Thomas Maclellan, 2nd Lord Kirkcudbright was a Scottish nobleman, nephew of Robert Maclellan, 1st Lord Kirkcudbright and the son of William Maclellan and Rosina Agnew.

Maclellan's support for the Covenanters led to his ruin. In 1638 the Solemn League of the Covenant was signed throughout Scotland raising objecting to the enforcement of the use of the Anglican Book of Common Prayer in Scotland. During this period many of the local ministers favoured the Covenant and this caused difficulties that involved Lord Kirkcudbright. Thomas Maclellan was charged with the raising of a feudal army in the parishes of Dunrod, Galtway and Kirkcudbright to support the Solemn League and Covenant. On 28 July 1640 Thomas Maclellan married Janet, a daughter of William Douglas, 1st Earl of Queensberry by Isabel Kerr. In 1640 he was appointed Colonel of the South Regiment, and accompanied the Scottish army into England.
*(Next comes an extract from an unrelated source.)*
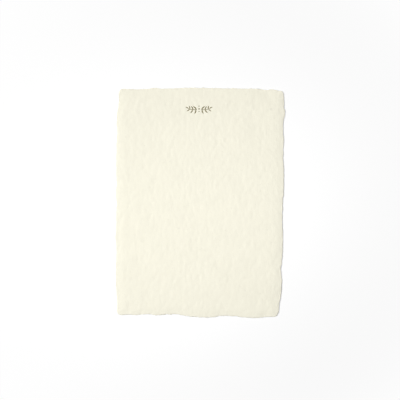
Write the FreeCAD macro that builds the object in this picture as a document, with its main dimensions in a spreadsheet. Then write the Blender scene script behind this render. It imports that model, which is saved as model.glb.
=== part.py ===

In 1644 the Scottish Parliament appointed him Steward of Kirkcudbrightshire, and subsequently he was present at the Battle of Philiphaugh with his regiment, where, by their gallantry they greatly contributed towards the victory of the Scottish forces. For his good service at Philliphaugh he was awarded by Parliament a significant reimbursement (poss. £750), raised from the estates of Lord Herries, but which it is alleged was never received.

From his habit of always marching at the head of his regiment with a barrel of brandy, which upon long marches and other needful occasions he would freely distribute to his followers, he became very popular among the troops.

Joining the Scottish Army, a force of some 9,000 men, under the Earl of Leven Maclellan's regiment marched to Marston Moor where they joined forces with the English Parliamentary troops under Cromwell. On the battlefield Lord Kirkcudbright's Regiment ‘Dispersed and Overthrew the Royalist Cavalry opposed to them’.

The Royalist James Graham, 1st Marquess of Montrose had taken military control of Scotland, and defeated the Covenanters in a series of battles culminating in the battle of Kilsyth. Part of the Scottish army under Alexander Leslie, including Lord Kirkcudbright's Regiment, was sent north to meet Montrose. This they did at Philliphaugh, near Selkirk.

The prisoners taken at Philliphaugh were executed as traitors, with many shot dead in the courtyard at Newark Castle; others were thrown to their deaths from the parapets of the Ettrick Bridge, drowning in the river below.